BEGIN

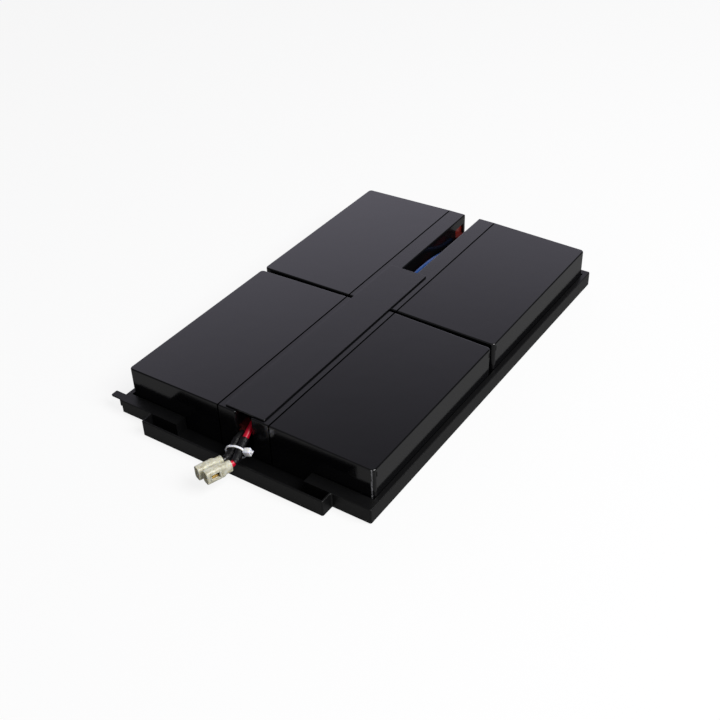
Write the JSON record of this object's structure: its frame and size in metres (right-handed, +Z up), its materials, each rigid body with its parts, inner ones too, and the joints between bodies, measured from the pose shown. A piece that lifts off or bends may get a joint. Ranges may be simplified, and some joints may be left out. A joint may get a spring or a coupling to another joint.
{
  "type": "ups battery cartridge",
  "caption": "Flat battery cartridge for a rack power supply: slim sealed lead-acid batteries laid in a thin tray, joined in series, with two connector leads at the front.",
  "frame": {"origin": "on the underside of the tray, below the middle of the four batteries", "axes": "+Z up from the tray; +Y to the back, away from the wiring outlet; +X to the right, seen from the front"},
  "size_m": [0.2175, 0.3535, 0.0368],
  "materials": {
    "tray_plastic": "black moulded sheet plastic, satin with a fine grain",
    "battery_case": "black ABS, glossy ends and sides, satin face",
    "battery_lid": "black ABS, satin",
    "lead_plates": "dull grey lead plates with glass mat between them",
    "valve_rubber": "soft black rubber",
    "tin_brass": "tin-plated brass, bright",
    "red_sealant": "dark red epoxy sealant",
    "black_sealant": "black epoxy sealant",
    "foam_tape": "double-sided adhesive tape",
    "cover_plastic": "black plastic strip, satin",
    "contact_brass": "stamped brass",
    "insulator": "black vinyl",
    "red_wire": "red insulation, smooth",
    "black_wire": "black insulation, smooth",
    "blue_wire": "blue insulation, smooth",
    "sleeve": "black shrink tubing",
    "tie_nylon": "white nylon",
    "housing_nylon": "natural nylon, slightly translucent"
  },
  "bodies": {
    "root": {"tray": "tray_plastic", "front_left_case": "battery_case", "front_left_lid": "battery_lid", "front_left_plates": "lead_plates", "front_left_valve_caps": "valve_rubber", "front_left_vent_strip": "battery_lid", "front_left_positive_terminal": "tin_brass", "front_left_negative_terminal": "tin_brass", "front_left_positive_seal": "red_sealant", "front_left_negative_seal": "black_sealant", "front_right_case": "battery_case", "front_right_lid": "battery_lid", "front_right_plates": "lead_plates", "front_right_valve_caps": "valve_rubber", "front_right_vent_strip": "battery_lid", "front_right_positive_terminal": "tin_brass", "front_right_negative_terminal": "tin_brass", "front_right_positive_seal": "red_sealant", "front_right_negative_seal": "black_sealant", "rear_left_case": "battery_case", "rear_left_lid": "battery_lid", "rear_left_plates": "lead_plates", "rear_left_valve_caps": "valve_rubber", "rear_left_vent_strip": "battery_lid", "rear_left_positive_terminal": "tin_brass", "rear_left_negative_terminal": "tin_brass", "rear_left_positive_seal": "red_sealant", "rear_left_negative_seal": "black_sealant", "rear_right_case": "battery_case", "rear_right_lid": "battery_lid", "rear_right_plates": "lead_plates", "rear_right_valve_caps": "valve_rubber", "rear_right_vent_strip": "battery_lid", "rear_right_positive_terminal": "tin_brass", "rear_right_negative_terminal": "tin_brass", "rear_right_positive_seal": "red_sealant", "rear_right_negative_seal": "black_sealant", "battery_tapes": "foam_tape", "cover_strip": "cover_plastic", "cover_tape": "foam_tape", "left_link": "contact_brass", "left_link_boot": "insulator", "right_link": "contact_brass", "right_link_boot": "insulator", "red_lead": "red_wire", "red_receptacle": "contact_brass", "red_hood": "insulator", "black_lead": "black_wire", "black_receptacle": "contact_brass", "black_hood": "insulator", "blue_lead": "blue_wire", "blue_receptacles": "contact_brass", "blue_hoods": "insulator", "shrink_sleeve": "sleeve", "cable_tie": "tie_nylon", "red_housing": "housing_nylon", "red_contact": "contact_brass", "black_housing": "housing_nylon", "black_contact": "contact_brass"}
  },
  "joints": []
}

END

● THE PROBLEM:
Filter the listing above for the string "materials" and copy every matching line.

● TASK OUTPUT:
Write the JSON record of this object's structure: its frame and size in metres (right-handed, +Z up), its materials, each rigid body with its parts, inner ones too, and the joints between bodies, measured from the pose shown. A piece that lifts off or bends may get a joint. Ranges may be simplified, and some joints may be left out. A joint may get a spring or a coupling to another joint.
  "materials": {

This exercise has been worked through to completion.